Source excerpt
########

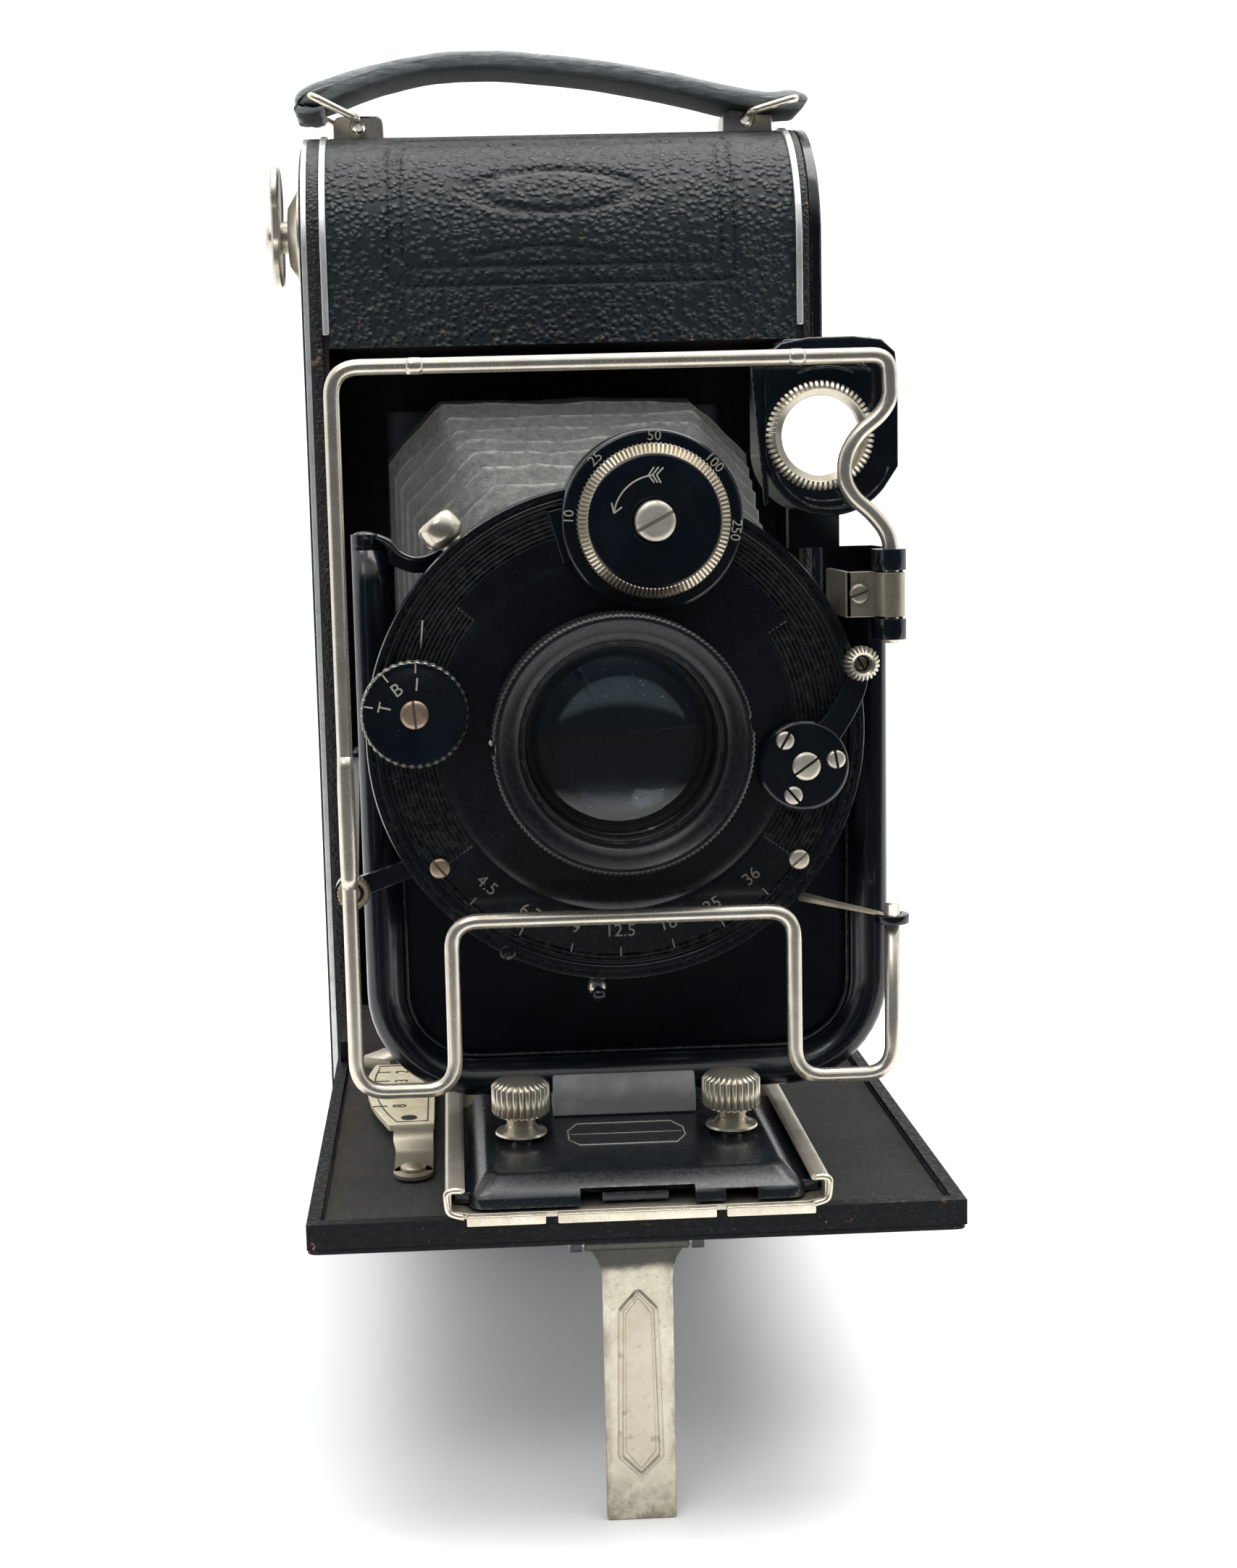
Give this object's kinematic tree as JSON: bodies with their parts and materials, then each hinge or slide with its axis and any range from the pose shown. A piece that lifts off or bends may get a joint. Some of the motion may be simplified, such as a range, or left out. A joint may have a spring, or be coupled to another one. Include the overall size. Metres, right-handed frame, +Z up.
{
  "type": "folding roll-film camera",
  "caption": "Folding roll-film camera, opened: bed, bellows, dial-set shutter and lens, wire-frame and reflecting finders, leg.",
  "frame": {"origin": "centre of the leg's foot, on the table", "axes": "+Z up, front of the camera towards -Y, +X to the right seen from the front"},
  "size_m": [0.0851, 0.1414, 0.184],
  "materials": {
    "black_enamel": "gloss enamel, worn at the edges",
    "black_face": "satin black lacquer with fine engraving",
    "leather": "pebble grain, worn",
    "nickel": "warm satin nickel plate",
    "steel": "satin",
    "aluminium": "satin",
    "spool_black": "matte",
    "bed_cloth": "fine worn cloth",
    "bellows_leather": "thin satin leather",
    "ivory": "ivory enamel plate",
    "glass": "coated glass",
    "mirror": "silvered",
    "red_window": "dark red celluloid"
  },
  "bodies": {
    "body": {"body_shell": "black_enamel", "body_leather": "leather", "trim_strips": "nickel", "side_plate_left": "black_enamel", "side_leather_left": "leather", "inner_chamber": "black_enamel", "bellows": "bellows_leather", "handle_lugs": "nickel", "window_glass": "red_window", "hinge_pins": "nickel", "key_collar": "nickel", "bed_plate": "black_enamel", "bed_lining": "bed_cloth", "bed_leather": "leather", "tripod_bush": "nickel", "leg_bracket": "nickel", "focus_scale": "ivory", "scale_bracket": "nickel", "bed_struts": "black_enamel"},
    "window_cover": {"window_cover": "nickel"},
    "bed_button": {"bed_button": "nickel"},
    "winding_key": {"winding_key": "nickel"},
    "film_carrier": {"film_carrier": "aluminium", "side_plate_right": "black_enamel", "side_leather_right": "leather"},
    "roller_top": {"roller_top": "steel"},
    "roller_bottom": {"roller_bottom": "steel"},
    "take_up_spool": {"take_up_spool": "spool_black"},
    "handle_strap": {"handle_strap": "leather"},
    "handle_loop_left": {"handle_loop_left": "nickel"},
    "handle_loop_right": {"handle_loop_right": "nickel"},
    "leg": {"leg": "nickel"},
    "focus_lever": {"focus_lever": "nickel"},
    "track": {"track": "nickel"},
    "standard": {"carriage": "black_enamel", "standard_frame": "black_enamel", "lens_board": "black_enamel", "shutter_housing": "black_enamel", "shutter_face": "black_face", "cable_socket": "nickel", "face_screws": "nickel", "lens_ring": "black_face", "lens_glass": "glass", "rear_cell": "black_enamel", "shutter_blades": "steel", "iris_blades": "steel", "finder_bracket": "black_enamel", "hinge_leaf": "nickel"},
    "grip_left": {"grip_left": "nickel"},
    "grip_right": {"grip_right": "nickel"},
    "speed_dial": {"speed_dial": "black_face"},
    "mode_dial": {"mode_dial": "black_face"},
    "cocking_lever": {"cocking_lever": "black_enamel"},
    "release_lever": {"release_lever": "black_enamel"},
    "aperture_lever": {"aperture_lever": "black_enamel"},
    "wire_finder": {"wire_finder": "nickel"},
    "reflecting_finder": {"finder_housing": "black_enamel", "finder_ring": "nickel", "finder_lenses": "glass", "finder_mirror": "mirror"}
  },
  "joints": [
    {"name": "window_cover_swivel", "type": "hinge", "parent": "body", "child": "window_cover", "pos_m": [0.018, 0.1354, 0.0682], "axis": [0, 1, 0], "range_deg": [0, 80]},
    {"name": "bed_button_press", "type": "slide", "parent": "body", "child": "bed_button", "axis": [1, 0, 0], "range_m": [0, 0.001], "stiffness_N_per_m": 1500},
    {"name": "winding_key_turn", "type": "hinge", "parent": "body", "child": "winding_key", "pos_m": [-0.043, 0.1164, 0.1552], "axis": [1, 0, 0], "continuous": true},
    {"name": "film_carrier_slide", "type": "slide", "parent": "body", "child": "film_carrier", "axis": [1, 0, 0], "range_m": [0, 0.08]},
    {"name": "roller_top_turn", "type": "hinge", "parent": "film_carrier", "child": "roller_top", "pos_m": [0, 0.1304, 0.1365], "axis": [1, 0, 0], "continuous": true},
    {"name": "roller_bottom_turn", "type": "hinge", "parent": "film_carrier", "child": "roller_bottom", "pos_m": [0, 0.1304, 0.0335], "axis": [1, 0, 0], "continuous": true},
    {"name": "take_up_spool_turn", "type": "hinge", "parent": "film_carrier", "child": "take_up_spool", "pos_m": [0, 0.1164, 0.1552], "axis": [1, 0, 0], "continuous": true},
    {"name": "handle_lift", "type": "slide", "parent": "body", "child": "handle_strap", "axis": [0, 0, 1], "range_m": [0, 0.0022]},
    {"name": "handle_loop_left_swing", "type": "hinge", "parent": "body", "child": "handle_loop_left", "pos_m": [-0.0305, 0.1164, 0.1722], "axis": [0, 1, 0], "range_deg": [0, 20]},
    {"name": "handle_loop_right_swing", "type": "hinge", "parent": "body", "child": "handle_loop_right", "pos_m": [0.0305, 0.1164, 0.1722], "axis": [0, -1, 0], "range_deg": [0, 20]},
    {"name": "leg_fold", "type": "hinge", "parent": "body", "child": "leg", "pos_m": [0, 0, 0.0323], "axis": [1, 0, 0], "range_deg": [0, 90]},
    {"name": "focus_lever_turn", "type": "hinge", "parent": "body", "child": "focus_lever", "pos_m": [-0.004, 0.0374, 0.0364], "axis": [0, 0, 1], "range_deg": [0, 60]},
    {"name": "track_slide", "type": "slide", "parent": "body", "child": "track", "axis": [0, -1, 0], "range_m": [0, 0.006]},
    {"name": "standard_slide", "type": "slide", "parent": "track", "child": "standard", "axis": [0, 1, 0], "range_m": [0, 0.092], "deforming": ["bellows"]},
    {"name": "grip_left_squeeze", "type": "slide", "parent": "standard", "child": "grip_left", "axis": [1, 0, 0], "range_m": [0, 0.0012], "stiffness_N_per_m": 400},
    {"name": "grip_right_squeeze", "type": "slide", "parent": "standard", "child": "grip_right", "axis": [-1, 0, 0], "range_m": [0, 0.0012], "stiffness_N_per_m": 400},
    {"name": "speed_dial_turn", "type": "hinge", "parent": "standard", "child": "speed_dial", "pos_m": [0.0043, 0.0094, 0.1111], "axis": [0, 1, 0], "range_deg": [-120, 120]},
    {"name": "mode_dial_turn", "type": "hinge", "parent": "standard", "child": "mode_dial", "pos_m": [-0.02275, 0.0119, 0.0902], "axis": [0, 1, 0], "range_deg": [-35, 35]},
    {"name": "cocking_lever_throw", "type": "hinge", "parent": "standard", "child": "cocking_lever", "pos_m": [0.0211, 0.0124, 0.083], "axis": [0, -1, 0], "range_deg": [-50, 0], "stiffness_Nm_per_rad": 0.01},
    {"name": "release_lever_press", "type": "hinge", "parent": "standard", "child": "release_lever", "pos_m": [-0.017, 0.0154, 0.0745], "axis": [0, -1, 0], "range_deg": [0, 12], "stiffness_Nm_per_rad": 0.01},
    {"name": "aperture_lever_turn", "type": "hinge", "parent": "standard", "child": "aperture_lever", "pos_m": [0, 0.0184, 0.087], "axis": [0, 1, 0], "range_deg": [-30, 30]},
    {"name": "wire_finder_swing", "type": "hinge", "parent": "standard", "child": "wire_finder", "pos_m": [0.0306, 0.0094, 0.1], "axis": [0, 0, -1], "range_deg": [-180, 0]},
    {"name": "finder_swivel", "type": "hinge", "parent": "standard", "child": "reflecting_finder", "pos_m": [0.0246, 0.0184, 0.1184], "axis": [0, -1, 0], "range_deg": [-90, 0]}
  ],
  "couplings": [
    {"joint": "take_up_spool_turn", "follows": "winding_key_turn", "ratio": 1},
    {"joint": "handle_loop_left_swing", "follows": "handle_lift", "rad_per_m": 158.67},
    {"joint": "handle_loop_right_swing", "follows": "handle_lift", "rad_per_m": 158.67},
    {"joint": "focus_lever_turn", "follows": "track_slide", "rad_per_m": 174.53},
    {"joint": "grip_right_squeeze", "follows": "grip_left_squeeze", "ratio": 1}
  ]
}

########

Task brief
A number is the only answer here: how many lines of the material above contain "materials"?

Result for this exercise
2